After another hour of so a deep green field appeared dotted with llama.  We were arriving at the high pasture of the woman described here before.  The most distant puestero.  After another hour of so we arrived at her house.  She greeted everyone as though they were expected and produced some cheese made from her goats.  One of the guachos fixed her radio, recharged by a small solar panel. 

She said she had three children: one working in Salta, another at the main house of Gualfin, and a son still in school.  Pointing over a very large hill she said he was in school at Animana “only” a 12 hour walk away.


Compuel and on to Gualfin

After leaving her we headed further downhill.  Midway through the walk we had to follow the rocky hillside to avoid even more difficult footing below.  The trail was a few feet wide dropping hundreds of feet into the ravine.  The horsemen, mostly on Argentine criolla, negotiated the granite pathway carefully, but with ease.  We hikers scrambled and survived. 

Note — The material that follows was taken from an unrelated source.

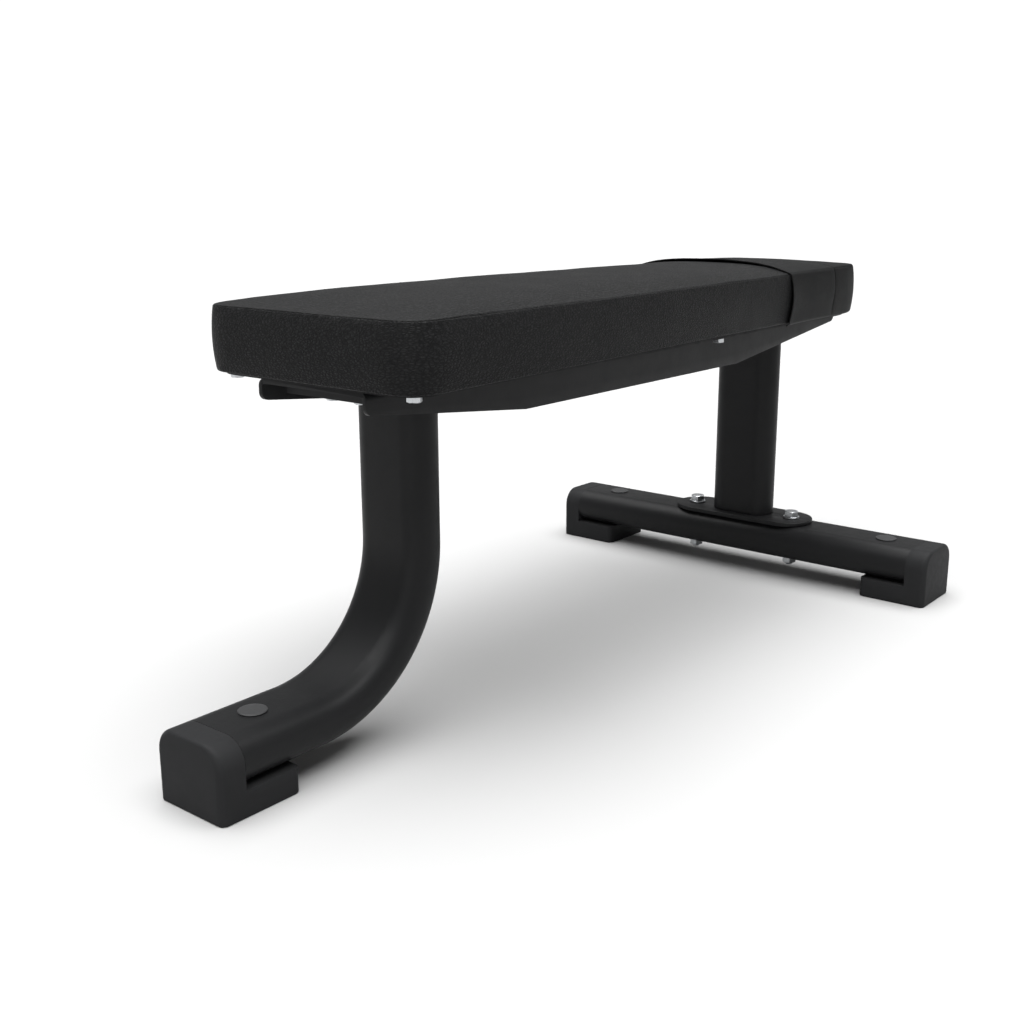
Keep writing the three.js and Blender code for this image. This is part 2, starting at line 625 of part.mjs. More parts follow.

In Compuel, home to a couple of people claiming originario status, we made our camp for the last time.  Tonight only beef, no accompaniments, to give the mules space and weight for the rest of the supplies.  Tents up.  Tents down.  A little matte and the new day is ready.

Setting out ahead of the horsemen again Pichi and I crossed the well-watered and deeply green valley in about four-hours.  Finally, we reached the old Inca pathway, now converted to a four-wheel-drive road of sorts.  I’ve spent a lot of time off road and this one would be the challenge of a lifetime.

 The final five hours or so were a pleasure.  High desert gave way to hillsides dotted with cordones.  Cordones to pastoral valley farms.  Farms now contained corrals for sheep and goats.  And finally, the tree lined road to the main house.  Two days and 36-miles later our gracious hosts welcomed us to Gualfin.  A great asado, way too much wine, and a real bed reset the world.

Let me take another look at that map.